- [Modeling code records]:
────────────────

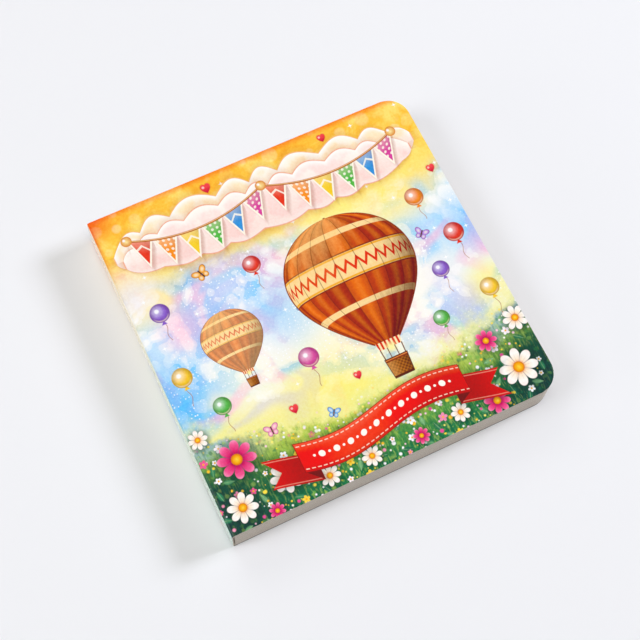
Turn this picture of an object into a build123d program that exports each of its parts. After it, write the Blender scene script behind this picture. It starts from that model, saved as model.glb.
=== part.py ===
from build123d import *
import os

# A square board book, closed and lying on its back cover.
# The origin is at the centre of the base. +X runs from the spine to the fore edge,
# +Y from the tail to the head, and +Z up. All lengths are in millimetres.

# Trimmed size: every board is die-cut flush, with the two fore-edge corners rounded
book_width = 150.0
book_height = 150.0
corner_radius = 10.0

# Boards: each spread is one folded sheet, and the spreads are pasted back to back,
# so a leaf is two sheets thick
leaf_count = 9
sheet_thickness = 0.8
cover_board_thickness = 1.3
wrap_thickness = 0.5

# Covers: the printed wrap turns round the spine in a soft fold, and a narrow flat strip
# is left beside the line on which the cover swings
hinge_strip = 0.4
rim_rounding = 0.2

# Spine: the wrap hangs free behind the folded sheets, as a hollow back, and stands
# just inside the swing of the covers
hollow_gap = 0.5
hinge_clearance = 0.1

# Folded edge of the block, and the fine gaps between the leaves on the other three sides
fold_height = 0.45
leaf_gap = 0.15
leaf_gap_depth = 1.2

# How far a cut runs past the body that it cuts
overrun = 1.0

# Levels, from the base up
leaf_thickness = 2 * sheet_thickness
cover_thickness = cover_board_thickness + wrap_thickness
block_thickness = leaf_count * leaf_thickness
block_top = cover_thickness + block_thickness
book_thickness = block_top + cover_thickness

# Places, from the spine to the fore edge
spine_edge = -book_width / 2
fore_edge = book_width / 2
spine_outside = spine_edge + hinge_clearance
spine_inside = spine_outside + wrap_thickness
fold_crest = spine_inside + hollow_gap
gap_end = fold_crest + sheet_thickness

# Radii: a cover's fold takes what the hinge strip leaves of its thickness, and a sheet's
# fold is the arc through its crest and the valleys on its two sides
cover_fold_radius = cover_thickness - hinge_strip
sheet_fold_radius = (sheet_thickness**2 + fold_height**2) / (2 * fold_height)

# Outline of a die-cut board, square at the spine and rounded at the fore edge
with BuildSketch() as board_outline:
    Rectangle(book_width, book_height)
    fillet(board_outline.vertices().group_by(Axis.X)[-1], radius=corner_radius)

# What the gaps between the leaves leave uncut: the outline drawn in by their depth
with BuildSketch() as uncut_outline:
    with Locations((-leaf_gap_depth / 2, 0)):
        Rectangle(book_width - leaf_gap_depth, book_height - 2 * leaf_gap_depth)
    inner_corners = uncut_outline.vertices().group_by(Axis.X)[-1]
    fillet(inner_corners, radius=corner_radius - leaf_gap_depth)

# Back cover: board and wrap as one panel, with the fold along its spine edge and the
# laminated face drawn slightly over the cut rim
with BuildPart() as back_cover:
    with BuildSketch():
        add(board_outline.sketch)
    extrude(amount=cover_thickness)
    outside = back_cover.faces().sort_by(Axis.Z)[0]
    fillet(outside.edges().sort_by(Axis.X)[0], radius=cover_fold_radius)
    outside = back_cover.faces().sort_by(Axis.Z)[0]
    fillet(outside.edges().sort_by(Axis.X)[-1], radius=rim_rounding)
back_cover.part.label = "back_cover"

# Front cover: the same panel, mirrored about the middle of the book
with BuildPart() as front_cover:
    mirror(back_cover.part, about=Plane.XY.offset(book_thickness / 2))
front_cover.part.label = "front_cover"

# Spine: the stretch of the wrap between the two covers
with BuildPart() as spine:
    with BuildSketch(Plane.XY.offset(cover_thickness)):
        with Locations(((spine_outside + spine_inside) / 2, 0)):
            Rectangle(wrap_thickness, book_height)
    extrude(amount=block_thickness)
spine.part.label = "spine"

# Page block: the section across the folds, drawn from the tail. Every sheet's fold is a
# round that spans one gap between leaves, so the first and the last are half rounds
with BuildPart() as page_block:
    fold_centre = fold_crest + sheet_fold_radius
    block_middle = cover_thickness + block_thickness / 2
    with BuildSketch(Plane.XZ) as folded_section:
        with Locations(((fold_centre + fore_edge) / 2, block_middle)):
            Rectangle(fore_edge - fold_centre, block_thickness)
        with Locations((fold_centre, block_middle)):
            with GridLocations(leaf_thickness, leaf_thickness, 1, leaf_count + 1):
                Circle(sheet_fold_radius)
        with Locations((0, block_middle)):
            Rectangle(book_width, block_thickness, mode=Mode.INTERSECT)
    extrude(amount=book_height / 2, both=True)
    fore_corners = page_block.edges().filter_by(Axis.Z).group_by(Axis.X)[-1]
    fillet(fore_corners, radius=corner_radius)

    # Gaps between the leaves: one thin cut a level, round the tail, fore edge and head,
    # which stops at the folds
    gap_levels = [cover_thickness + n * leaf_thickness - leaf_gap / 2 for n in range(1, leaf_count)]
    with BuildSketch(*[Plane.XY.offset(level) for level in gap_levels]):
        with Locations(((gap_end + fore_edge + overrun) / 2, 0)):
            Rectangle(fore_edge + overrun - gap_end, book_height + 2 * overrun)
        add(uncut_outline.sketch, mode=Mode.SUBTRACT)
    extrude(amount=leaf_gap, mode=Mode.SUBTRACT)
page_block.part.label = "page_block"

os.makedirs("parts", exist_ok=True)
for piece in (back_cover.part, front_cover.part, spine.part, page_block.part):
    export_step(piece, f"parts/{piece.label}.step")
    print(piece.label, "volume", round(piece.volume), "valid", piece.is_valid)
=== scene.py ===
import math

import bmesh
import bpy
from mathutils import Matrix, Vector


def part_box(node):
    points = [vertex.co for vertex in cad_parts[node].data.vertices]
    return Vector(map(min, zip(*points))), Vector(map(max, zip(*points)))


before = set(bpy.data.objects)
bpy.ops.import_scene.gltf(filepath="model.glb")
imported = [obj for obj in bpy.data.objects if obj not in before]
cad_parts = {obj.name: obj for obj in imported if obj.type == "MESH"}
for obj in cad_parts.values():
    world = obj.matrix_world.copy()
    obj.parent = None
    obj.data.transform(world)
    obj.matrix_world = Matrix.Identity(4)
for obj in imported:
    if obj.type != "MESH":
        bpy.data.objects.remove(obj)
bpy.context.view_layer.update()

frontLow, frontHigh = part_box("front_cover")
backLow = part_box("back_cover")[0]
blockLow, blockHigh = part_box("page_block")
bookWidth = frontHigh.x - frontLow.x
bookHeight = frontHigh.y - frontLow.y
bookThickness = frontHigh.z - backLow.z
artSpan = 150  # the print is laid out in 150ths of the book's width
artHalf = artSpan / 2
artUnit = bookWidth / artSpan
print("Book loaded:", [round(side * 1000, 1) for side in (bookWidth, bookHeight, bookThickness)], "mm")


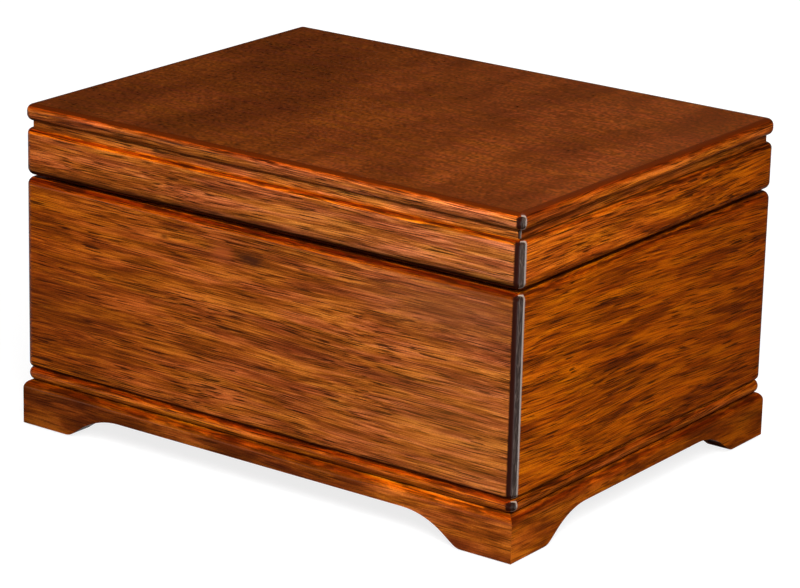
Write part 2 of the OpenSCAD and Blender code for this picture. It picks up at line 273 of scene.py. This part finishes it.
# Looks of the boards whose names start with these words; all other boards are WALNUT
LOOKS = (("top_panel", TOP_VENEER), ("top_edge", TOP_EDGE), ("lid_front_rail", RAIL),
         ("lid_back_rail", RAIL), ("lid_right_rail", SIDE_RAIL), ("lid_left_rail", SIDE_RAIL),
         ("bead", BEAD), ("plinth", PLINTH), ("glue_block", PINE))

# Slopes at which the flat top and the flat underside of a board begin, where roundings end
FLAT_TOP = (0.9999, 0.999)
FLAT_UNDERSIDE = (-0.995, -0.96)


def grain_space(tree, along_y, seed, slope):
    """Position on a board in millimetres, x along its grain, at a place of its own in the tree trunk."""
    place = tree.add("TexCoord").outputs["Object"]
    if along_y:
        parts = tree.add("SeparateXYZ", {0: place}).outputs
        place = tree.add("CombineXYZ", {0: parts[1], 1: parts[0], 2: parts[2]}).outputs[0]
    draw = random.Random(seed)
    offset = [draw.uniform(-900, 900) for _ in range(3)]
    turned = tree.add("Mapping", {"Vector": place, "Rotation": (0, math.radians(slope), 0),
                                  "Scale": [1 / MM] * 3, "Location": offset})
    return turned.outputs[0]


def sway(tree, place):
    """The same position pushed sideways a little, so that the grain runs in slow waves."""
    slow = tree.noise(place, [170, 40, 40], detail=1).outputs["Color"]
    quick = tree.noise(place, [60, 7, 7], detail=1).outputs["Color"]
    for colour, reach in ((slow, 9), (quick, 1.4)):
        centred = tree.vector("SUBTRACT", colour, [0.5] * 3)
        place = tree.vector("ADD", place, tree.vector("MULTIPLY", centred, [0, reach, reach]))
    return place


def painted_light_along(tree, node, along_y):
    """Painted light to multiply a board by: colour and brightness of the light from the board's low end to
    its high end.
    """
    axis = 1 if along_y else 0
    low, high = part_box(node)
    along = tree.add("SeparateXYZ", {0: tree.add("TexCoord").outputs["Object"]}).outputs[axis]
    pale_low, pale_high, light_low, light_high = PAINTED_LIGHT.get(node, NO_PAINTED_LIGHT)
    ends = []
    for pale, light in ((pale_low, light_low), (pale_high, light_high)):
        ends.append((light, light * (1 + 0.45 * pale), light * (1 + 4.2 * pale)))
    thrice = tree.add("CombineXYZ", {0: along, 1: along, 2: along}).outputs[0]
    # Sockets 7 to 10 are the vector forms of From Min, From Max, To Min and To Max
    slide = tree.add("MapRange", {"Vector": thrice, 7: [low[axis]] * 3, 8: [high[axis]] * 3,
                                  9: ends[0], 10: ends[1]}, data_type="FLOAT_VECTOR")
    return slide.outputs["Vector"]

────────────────

- [Set task]:
Give back, exactly as written, each line from the one that contains "# Gaps between" through the one that contains "1000, 1) for".

- [Answer in full]:
    # Gaps between the leaves: one thin cut a level, round the tail, fore edge and head,
    # which stops at the folds
    gap_levels = [cover_thickness + n * leaf_thickness - leaf_gap / 2 for n in range(1, leaf_count)]
    with BuildSketch(*[Plane.XY.offset(level) for level in gap_levels]):
        with Locations(((gap_end + fore_edge + overrun) / 2, 0)):
            Rectangle(fore_edge + overrun - gap_end, book_height + 2 * overrun)
        add(uncut_outline.sketch, mode=Mode.SUBTRACT)
    extrude(amount=leaf_gap, mode=Mode.SUBTRACT)
page_block.part.label = "page_block"

os.makedirs("parts", exist_ok=True)
for piece in (back_cover.part, front_cover.part, spine.part, page_block.part):
    export_step(piece, f"parts/{piece.label}.step")
    print(piece.label, "volume", round(piece.volume), "valid", piece.is_valid)
=== scene.py ===
import math

import bmesh
import bpy
from mathutils import Matrix, Vector


def part_box(node):
    points = [vertex.co for vertex in cad_parts[node].data.vertices]
    return Vector(map(min, zip(*points))), Vector(map(max, zip(*points)))


before = set(bpy.data.objects)
bpy.ops.import_scene.gltf(filepath="model.glb")
imported = [obj for obj in bpy.data.objects if obj not in before]
cad_parts = {obj.name: obj for obj in imported if obj.type == "MESH"}
for obj in cad_parts.values():
    world = obj.matrix_world.copy()
    obj.parent = None
    obj.data.transform(world)
    obj.matrix_world = Matrix.Identity(4)
for obj in imported:
    if obj.type != "MESH":
        bpy.data.objects.remove(obj)
bpy.context.view_layer.update()

frontLow, frontHigh = part_box("front_cover")
backLow = part_box("back_cover")[0]
blockLow, blockHigh = part_box("page_block")
bookWidth = frontHigh.x - frontLow.x
bookHeight = frontHigh.y - frontLow.y
bookThickness = frontHigh.z - backLow.z
artSpan = 150  # the print is laid out in 150ths of the book's width
artHalf = artSpan / 2
artUnit = bookWidth / artSpan
print("Book loaded:", [round(side * 1000, 1) for side in (bookWidth, bookHeight, bookThickness)], "mm")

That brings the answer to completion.